U.S. Housing Market Remains Weak

May 29th, 2011 Comments off

The National Association of Realtors released its most current report on pending home sales; it was utterly dismal. April witnessed  a contraction from March of 11 percent;  year-on-year pending house purchases fell by 26.5 percent. It must be recalled that a year ago the U.S. housing market was already in feeble shape.

These numbers confirm that America’s residential housing market remains in pathetic condition. This massive share of U.S. economic activity, the faltering of which triggered the ongoing global financial and economic crisis, remains in pathetic condition. With no recovery in sight-and it must be recalled that housing is typically the leading edge of a real economic recovery from a deep recession, there is no clear path towards healthy economic metrics. This sobering statistic, in conjunction with other tepid economic indicators, including a weak employment market, highlights the fragility of the U.S. economy. At this point, it is only massive government deficits, projected at more than $1.6 trillion for the current fiscal year, that has prevented a continued massive contraction in overall economic performance in America. And, as I have pointed out before, massive public debt is no viable strategy for creating long-term sustainable economic growth.

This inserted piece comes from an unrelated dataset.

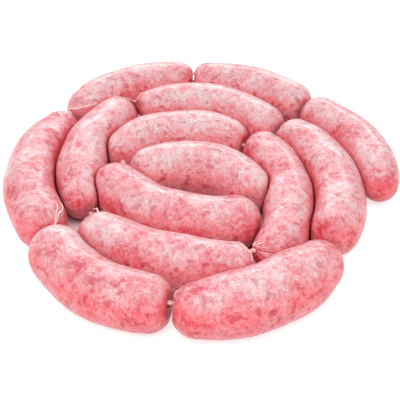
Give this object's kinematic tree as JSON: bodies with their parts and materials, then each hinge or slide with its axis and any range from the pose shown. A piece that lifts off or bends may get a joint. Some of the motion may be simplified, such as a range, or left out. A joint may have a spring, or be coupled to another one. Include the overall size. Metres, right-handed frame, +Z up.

U.S. Housing Market Continues To Be An Economic Disaster

March 3rd, 2011 Comments off

Ground zero of the global financial and economic crisis of 2008, the collapse of the U.S. residential housing market, remains in critical condition. Despite trillions of dollars in public debt utilized as a backstop for the mortgage industry and gimmicks like tax credits for new home purchasers, the stream of date shows that the overarching trend in the United States is continuing home price deflation, as a rising proportion of outstanding mortgages  are under water.

One recent survey indicates that in January of this year 27 percent of all American mortgages were under water (balance of mortgage exceeds market value of home),compared with 20 percent in August 2010. The National Association of Realtors Pending Home Sales Index most recently has tracked downward movement on home sales, and prices in most parts of the United States continue to decline.

With a weak housing market in the U.S. seemingly immune to massive injections of borrowed public money, no wonder Fed Chairman Ben Bernanke is printing money like a crazy man on LSD. His most recent bout of quantitative easing does not seem to have stimulated the domestic housing market at all, though it has pumped up the Dow Jones index to absurd ratios of price to earnings. However, as 2008 demonstrated the centrality of housing to the U.S. economy and not its hyperbolic stock market, the continuing weakness in this core sector does not bode well for a sustained recovery, both in America and throughout the global economy.

 

 

 

U.S. Housing Market Remains in Deep Slump

June 17th, 2010 Comments off

The U.S. Commerce Department released figures for housing starts for May 2010, and they were far worse than projected by economists. They plunged 10%, representing a seasonally adjusted annual rate of 593,000 housing starts, versus  659,000 for April. The decline in single family dwelling starts was 17%, the worst contraction since 1991.

The minor uplift in housing starts over the past several months was due entirely to government funded tax credits, paid for with borrowed money. With these short-term gimmicks now being phased out, the organic weakness in the American housing market can no longer be obscured. It must be recalled that the trigger for the current global economic crisis was the collapse of the sub-prime residential housing market in the United States. With worsening public deficits forcing governments to phase out artificial props for a fractured housing industry, we are now seeing adjustable rate, near prime and prime mortgages going into default, not only in the U.S. but throughout the world. This will all serve to undermine what has thus far passed for an anaemic recovery from the worst economic downturn since the Great Depression of the 1930s.